If we had a fire I would lose a lot of important information that I keep for homeschooling and volunteer work in my computer. Can you image losing all your lesson plans & grades. I like to send myself a copy as an email then place it in a online file so I will always have access to a copy. You can do something similar with your pictures. There are numerous online picture storage services that use can use many are free.
Make your property more fire resistance. Replace materials with more fire resistance materials such as bricks, stucco and metal roofing. Remove cedar trees from your property. Make a “defensible space” around your house. No dry vegetation, firewood, trash, brush, etc within 30 ft of the house.
Have more than 1 evacuation route. Our neighborhood has only one way in and out by auto. So we have a plan for leaving on foot if necessary.

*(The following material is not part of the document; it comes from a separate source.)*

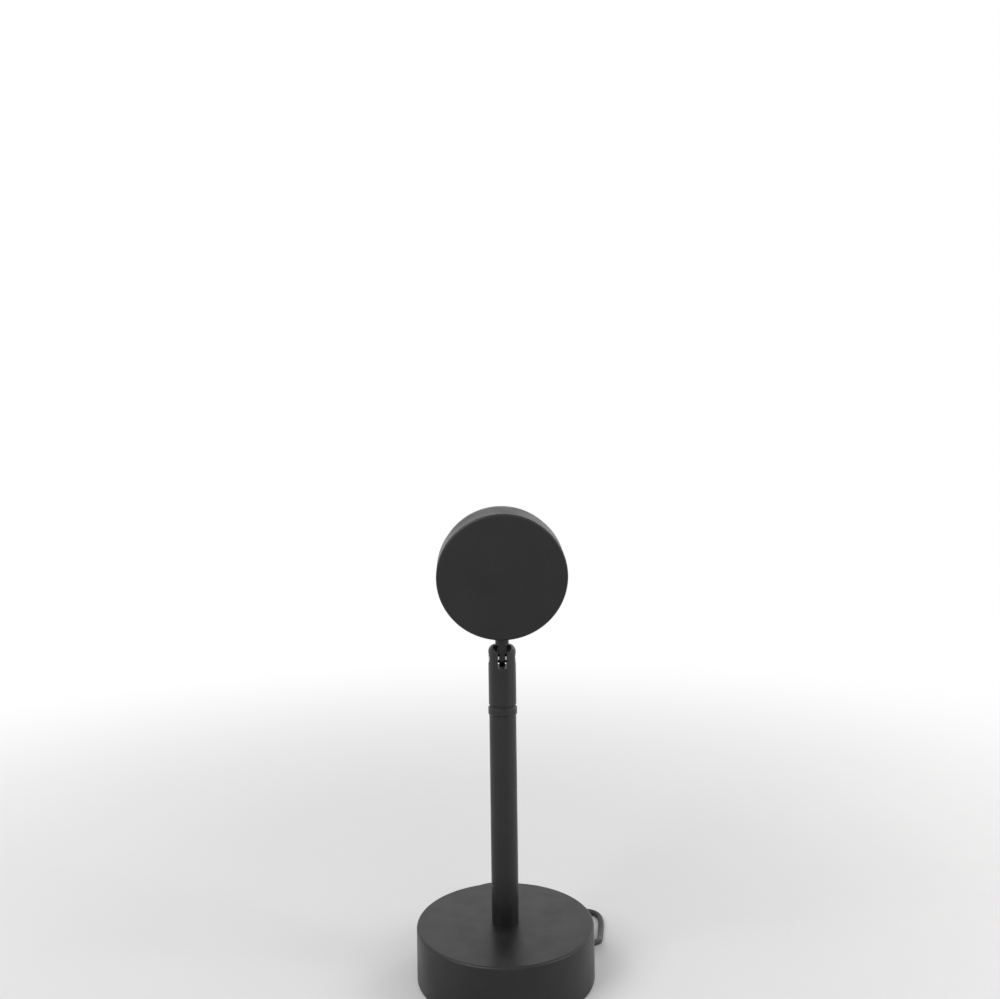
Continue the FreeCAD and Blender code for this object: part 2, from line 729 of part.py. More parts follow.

Make sure that your kids know what to do in case you are not home. Make sure that they know under what circumstances it is okay to leave with emergency personnel and neighbors. Make sure that they have emergency numbers and your phone numbers memorized. It would be terrible if you were killed trying to get home when it wasn’t necessary because they had been evacuated.
Have a written plan for evacuation, it is easy to panic and waste time in a emergency. I am working on one to print and put up on the frig. It will include emergency phone numbers, who is responsible for packing what and where everything is located. It will have more than one plan. Here is a rough idea of my plans. They will include more details such as a list of items, who packs it and in which vehicle (or by which door if the cars are not home)it should be placed, and where is it located. I will highlight items of most importance that I need my kids to pack if I’m not home to work on my list.
Plan A: Pack a few pieces of family furniture (such as my Great Aunt’s sewing machine), pictures and keepsakes, important papers, preps, and animals.
Plan B: Pack pictures and keepsakes, important papers, and animals.
Plan C: Animals
Pack D: People only, get out of there!
Read thank you for the information and helping to keep us safe.